Set exercise »
Restate, word for word, all of the material shown below.

Data segment »

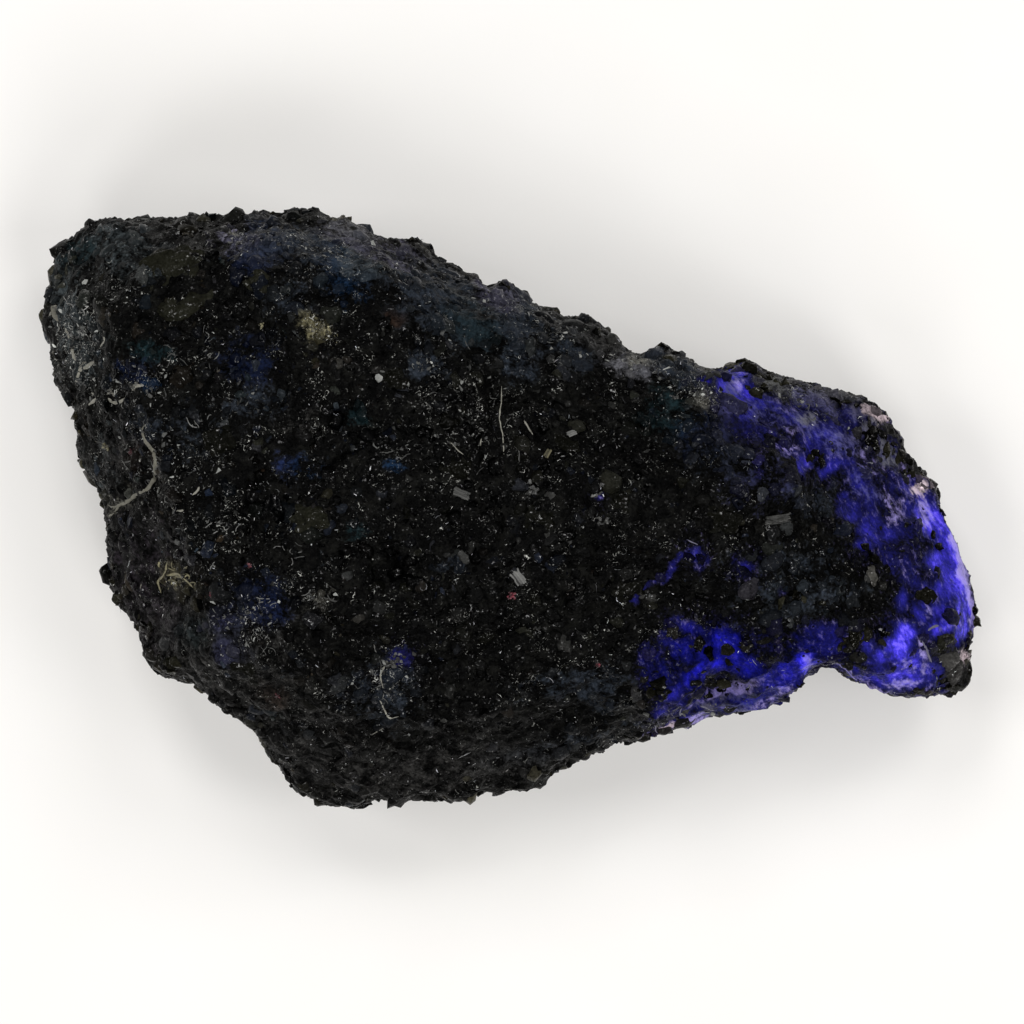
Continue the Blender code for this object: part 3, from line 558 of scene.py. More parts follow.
# A seam's row is its line of places, its half-width and its hue.
SEAMS = table(
    Seam,
    (((-18.2, 4.3), (-18.4, 4.0), (-18.2, 3.4), (-17.8, 2.9), (-17.7, 2.4), (-17.7, 1.7),
     (-18.0, 1.1), (-18.6, 0.8), (-19.1, 0.4), (-19.7, 0.1), (-20.1, 0.2)), 0.1, Hue.PUTTY),
    (((-19.5, 0.2), (-19.8, -0.2), (-20.1, -0.4)), 0.06, Hue.PUTTY),
    (((-21.6, 6.9), (-21.2, 7.1), (-20.7, 7.4)), 0.12, Hue.CREAM),
    (((-21.5, 6.9), (-21.6, 6.6), (-21.7, 6.3)), 0.07, Hue.CREAM),
    (((-21.9, 8.1), (-21.8, 7.7), (-21.6, 7.4)), 0.09, Hue.CREAM),
    (((-21.1, 5.2), (-20.8, 5.4), (-20.5, 5.7)), 0.08, Hue.CREAM),
    (((-20.1, 5.6), (-19.8, 5.3), (-19.4, 5.4), (-19.2, 5.6)), 0.1, Hue.CREAM),
    (((-18.9, 5.9), (-18.7, 6.2), (-18.3, 6.2)), 0.08, Hue.CREAM),
    (((-18.2, 6.0), (-18.0, 5.8), (-17.9, 5.5)), 0.1, Hue.STEEL),
    (((-22.9, 10.2), (-22.8, 9.8), (-22.5, 9.4)), 0.12, Hue.PUTTY),
    (((-22.2, 9.1), (-22.1, 8.8), (-22.0, 8.5)), 0.09, Hue.CREAM),
    (((-14.4, 13.4), (-14.1, 13.8), (-13.6, 14.0)), 0.09, Hue.LILAC),
    (((-16.9, 0.1), (-16.6, -0.1), (-16.2, 0.0)), 0.05, Hue.CREAM),
    (((-15.5, 1.2), (-15.6, 0.9), (-15.9, 0.7)), 0.05, Hue.CREAM),
    (((-20.3, 8.7), (-20.2, 8.4), (-20.5, 8.1)), 0.05, Hue.CREAM),
    (((-17.1, -2.6), (-17.2, -3.2), (-17.6, -3.6), (-17.4, -4.2)), 0.06, Hue.YELLOW),
    (((-17.2, -3.3), (-16.6, -3.2), (-16.1, -3.6), (-15.8, -3.9)), 0.07, Hue.YELLOW),
    (((-18.4, -3.7), (-18.5, -4.1), (-18.4, -4.4)), 0.04, Hue.CREAM),
    (((-0.4, 6.2), (-0.4, 5.5), (-0.5, 4.5), (-0.3, 3.5), (-0.3, 2.7)), 0.03, Hue.CREAM),
    (((0.7, 4.5), (1.0, 4.0), (1.2, 3.7)), 0.04, Hue.CREAM),
    (((-1.4, 3.6), (-1.5, 3.1)), 0.03, Hue.CREAM),
    (((-3.0, 3.4), (-2.6, 3.0), (-2.3, 2.7)), 0.03, Hue.CREAM),
    (((20.9, -6.1), (21.1, -5.9), (21.5, -5.8)), 0.07, Hue.LILAC),
    (((20.6, -6.5), (20.9, -7.1), (21.1, -7.7)), 0.05, Hue.LILAC),
    (((-6.5, -9.5), (-6.2, -10.1), (-6.0, -10.5), (-5.5, -10.3)), 0.04, Hue.CREAM),
    (((-6.3, -9.0), (-6.5, -8.3), (-6.1, -7.5)), 0.04, Hue.CREAM),
    (((-6.9, -11.3), (-6.3, -10.9)), 0.03, Hue.CREAM),
    (((8.8, -1.5), (9.5, -1.8)), 0.03, Hue.LILAC),
    (((7.7, -11.6), (9.0, -10.9), (10.3, -10.4)), 0.04, Hue.LILAC),
    (((9.5, -9.8), (10.3, -10.1)), 0.05, Hue.LILAC),
)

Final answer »
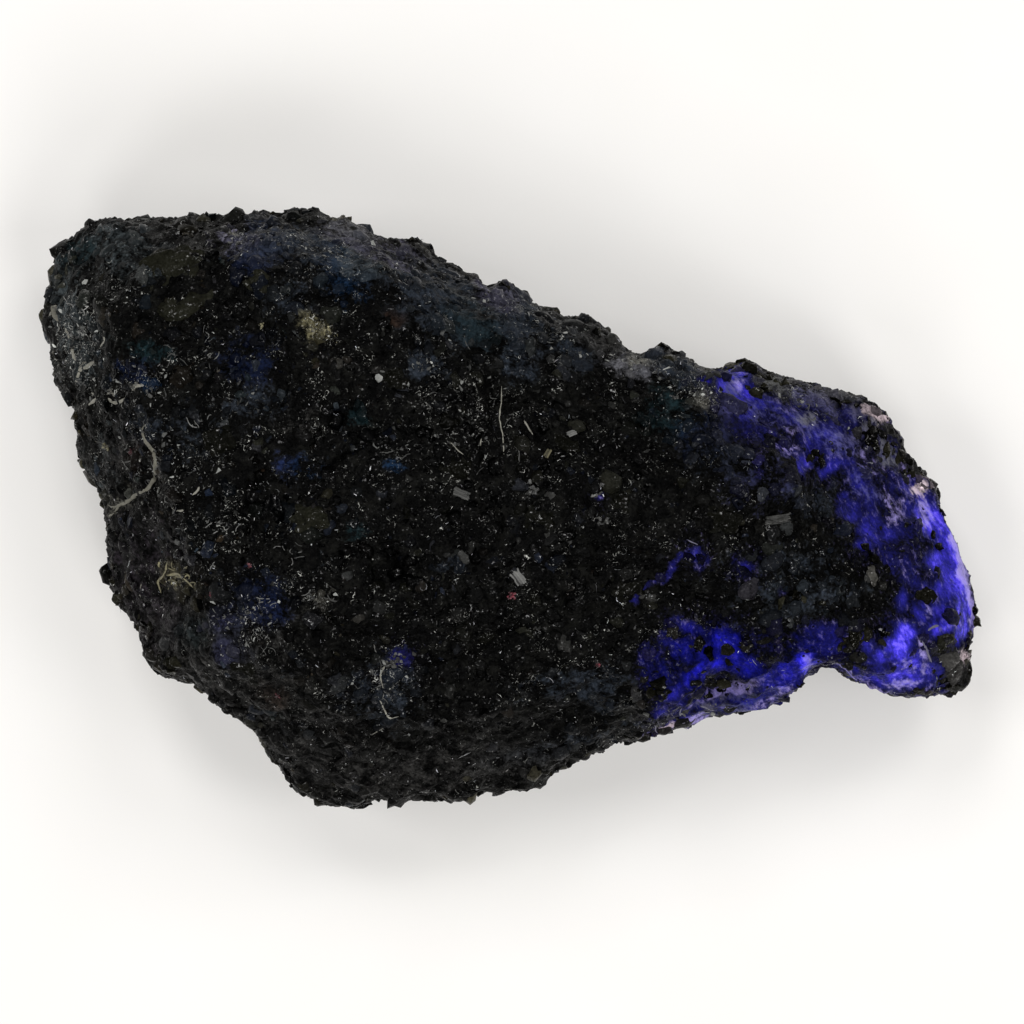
Continue the Blender code for this object: part 3, from line 558 of scene.py. More parts follow.
# A seam's row is its line of places, its half-width and its hue.
SEAMS = table(
    Seam,
    (((-18.2, 4.3), (-18.4, 4.0), (-18.2, 3.4), (-17.8, 2.9), (-17.7, 2.4), (-17.7, 1.7),
     (-18.0, 1.1), (-18.6, 0.8), (-19.1, 0.4), (-19.7, 0.1), (-20.1, 0.2)), 0.1, Hue.PUTTY),
    (((-19.5, 0.2), (-19.8, -0.2), (-20.1, -0.4)), 0.06, Hue.PUTTY),
    (((-21.6, 6.9), (-21.2, 7.1), (-20.7, 7.4)), 0.12, Hue.CREAM),
    (((-21.5, 6.9), (-21.6, 6.6), (-21.7, 6.3)), 0.07, Hue.CREAM),
    (((-21.9, 8.1), (-21.8, 7.7), (-21.6, 7.4)), 0.09, Hue.CREAM),
    (((-21.1, 5.2), (-20.8, 5.4), (-20.5, 5.7)), 0.08, Hue.CREAM),
    (((-20.1, 5.6), (-19.8, 5.3), (-19.4, 5.4), (-19.2, 5.6)), 0.1, Hue.CREAM),
    (((-18.9, 5.9), (-18.7, 6.2), (-18.3, 6.2)), 0.08, Hue.CREAM),
    (((-18.2, 6.0), (-18.0, 5.8), (-17.9, 5.5)), 0.1, Hue.STEEL),
    (((-22.9, 10.2), (-22.8, 9.8), (-22.5, 9.4)), 0.12, Hue.PUTTY),
    (((-22.2, 9.1), (-22.1, 8.8), (-22.0, 8.5)), 0.09, Hue.CREAM),
    (((-14.4, 13.4), (-14.1, 13.8), (-13.6, 14.0)), 0.09, Hue.LILAC),
    (((-16.9, 0.1), (-16.6, -0.1), (-16.2, 0.0)), 0.05, Hue.CREAM),
    (((-15.5, 1.2), (-15.6, 0.9), (-15.9, 0.7)), 0.05, Hue.CREAM),
    (((-20.3, 8.7), (-20.2, 8.4), (-20.5, 8.1)), 0.05, Hue.CREAM),
    (((-17.1, -2.6), (-17.2, -3.2), (-17.6, -3.6), (-17.4, -4.2)), 0.06, Hue.YELLOW),
    (((-17.2, -3.3), (-16.6, -3.2), (-16.1, -3.6), (-15.8, -3.9)), 0.07, Hue.YELLOW),
    (((-18.4, -3.7), (-18.5, -4.1), (-18.4, -4.4)), 0.04, Hue.CREAM),
    (((-0.4, 6.2), (-0.4, 5.5), (-0.5, 4.5), (-0.3, 3.5), (-0.3, 2.7)), 0.03, Hue.CREAM),
    (((0.7, 4.5), (1.0, 4.0), (1.2, 3.7)), 0.04, Hue.CREAM),
    (((-1.4, 3.6), (-1.5, 3.1)), 0.03, Hue.CREAM),
    (((-3.0, 3.4), (-2.6, 3.0), (-2.3, 2.7)), 0.03, Hue.CREAM),
    (((20.9, -6.1), (21.1, -5.9), (21.5, -5.8)), 0.07, Hue.LILAC),
    (((20.6, -6.5), (20.9, -7.1), (21.1, -7.7)), 0.05, Hue.LILAC),
    (((-6.5, -9.5), (-6.2, -10.1), (-6.0, -10.5), (-5.5, -10.3)), 0.04, Hue.CREAM),
    (((-6.3, -9.0), (-6.5, -8.3), (-6.1, -7.5)), 0.04, Hue.CREAM),
    (((-6.9, -11.3), (-6.3, -10.9)), 0.03, Hue.CREAM),
    (((8.8, -1.5), (9.5, -1.8)), 0.03, Hue.LILAC),
    (((7.7, -11.6), (9.0, -10.9), (10.3, -10.4)), 0.04, Hue.LILAC),
    (((9.5, -9.8), (10.3, -10.1)), 0.05, Hue.LILAC),
)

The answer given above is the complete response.